Mass quantities of water are used to produce corn-based ethanol to meet local demand for biofuels, which could put unsustainable pressure on local water resources.
7. Future Rise in Price
Current technology being used to produce biofuels is not as efficient as it should be. Scientists are engaged in developing better means by which we can extract this fuel.
However, the cost of research and future installation means that the price of biofuels will see a significant spike.
Currently, the prices are comparable with gasoline and are still feasible. Constantly rising prices may make the use of biofuels as harsh on the economy as the rising gas prices are doing right now.
8. Changes in Land Use
Land used to grow biofuel feedstock has to be cleared of native vegetation, which leads to ecological damage.
The damage is caused by destroying local habitats, animal dwellings, and micro-ecosystems and reducing the overall health of the region’s natural resources.
The native forest is always better at removing CO2 from the atmosphere than a biofuel feedstock partly because the CO2 remains trapped and is never released by burning as with fuel stock, and hence Carbon debt is created.
Sometimes we need to deforest an area, prepare it for farming, and plant the crop; this produces greenhouse gases and puts the region at a net positive GHG production even before a single biofuel is produced.
Estimates have shown that deforesting native land can actually produce a carbon debt that can take up to 500 years to repay.
Finally, changing land to an agricultural status almost always means fertilizers will be used to get the most yields per area.
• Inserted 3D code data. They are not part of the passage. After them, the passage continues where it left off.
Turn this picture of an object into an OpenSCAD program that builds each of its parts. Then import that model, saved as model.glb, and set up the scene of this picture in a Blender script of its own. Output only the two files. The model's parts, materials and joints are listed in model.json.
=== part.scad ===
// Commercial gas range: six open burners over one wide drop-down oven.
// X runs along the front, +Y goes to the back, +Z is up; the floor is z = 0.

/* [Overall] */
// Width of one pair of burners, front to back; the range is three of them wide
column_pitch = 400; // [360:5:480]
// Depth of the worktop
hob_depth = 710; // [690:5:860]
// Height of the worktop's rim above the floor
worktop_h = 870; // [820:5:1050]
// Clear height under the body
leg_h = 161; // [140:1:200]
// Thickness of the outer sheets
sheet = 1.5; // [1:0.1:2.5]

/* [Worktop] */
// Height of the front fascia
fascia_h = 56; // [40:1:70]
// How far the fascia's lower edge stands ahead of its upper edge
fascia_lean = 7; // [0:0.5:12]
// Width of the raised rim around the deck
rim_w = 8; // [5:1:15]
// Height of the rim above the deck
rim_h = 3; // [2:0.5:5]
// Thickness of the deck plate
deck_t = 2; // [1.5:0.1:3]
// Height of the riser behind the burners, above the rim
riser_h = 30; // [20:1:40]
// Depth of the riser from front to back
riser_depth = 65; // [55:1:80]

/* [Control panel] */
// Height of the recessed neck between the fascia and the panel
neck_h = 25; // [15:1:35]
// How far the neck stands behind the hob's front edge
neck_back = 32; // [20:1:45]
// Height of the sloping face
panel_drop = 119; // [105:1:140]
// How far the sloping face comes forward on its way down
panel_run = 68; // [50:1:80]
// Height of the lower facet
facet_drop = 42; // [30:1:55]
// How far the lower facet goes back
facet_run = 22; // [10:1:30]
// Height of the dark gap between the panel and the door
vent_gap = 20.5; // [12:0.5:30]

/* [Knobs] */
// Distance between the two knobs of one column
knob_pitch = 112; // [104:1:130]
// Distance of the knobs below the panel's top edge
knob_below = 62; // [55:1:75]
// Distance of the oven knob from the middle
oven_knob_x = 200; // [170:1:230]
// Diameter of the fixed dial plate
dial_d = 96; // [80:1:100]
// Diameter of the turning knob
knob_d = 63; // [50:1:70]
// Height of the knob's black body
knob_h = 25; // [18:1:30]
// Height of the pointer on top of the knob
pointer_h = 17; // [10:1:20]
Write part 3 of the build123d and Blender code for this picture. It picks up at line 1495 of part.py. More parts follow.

This leads to problems of water pollution and other agricultural pollution.
Thus, creating more farmland will likely damage waterways and energy used in treatment plants and other mitigation strategies, which lead to an even larger carbon debt.
9. Global Warming
Burning biofuels, mostly hydrogen and carbon, produce carbon dioxide, contributing to global warming.
It is true that biofuels produce less GHG emissions than fossil fuels, but that can only serve to slow global warming and not stop or reverse it.
Therefore, biofuels may be able to help ease our energy needs, but they won’t solve all of our problems. It can only be a short-term substitute as we invest in other technologies.
10. Weather Problem
Biofuel is less suitable for use in low temperatures. That’s because it’s more likely to attract moisture than fossil diesel, which creates problems in cold weather.
It also increases microbial growth in the engine that clogs the engine filters.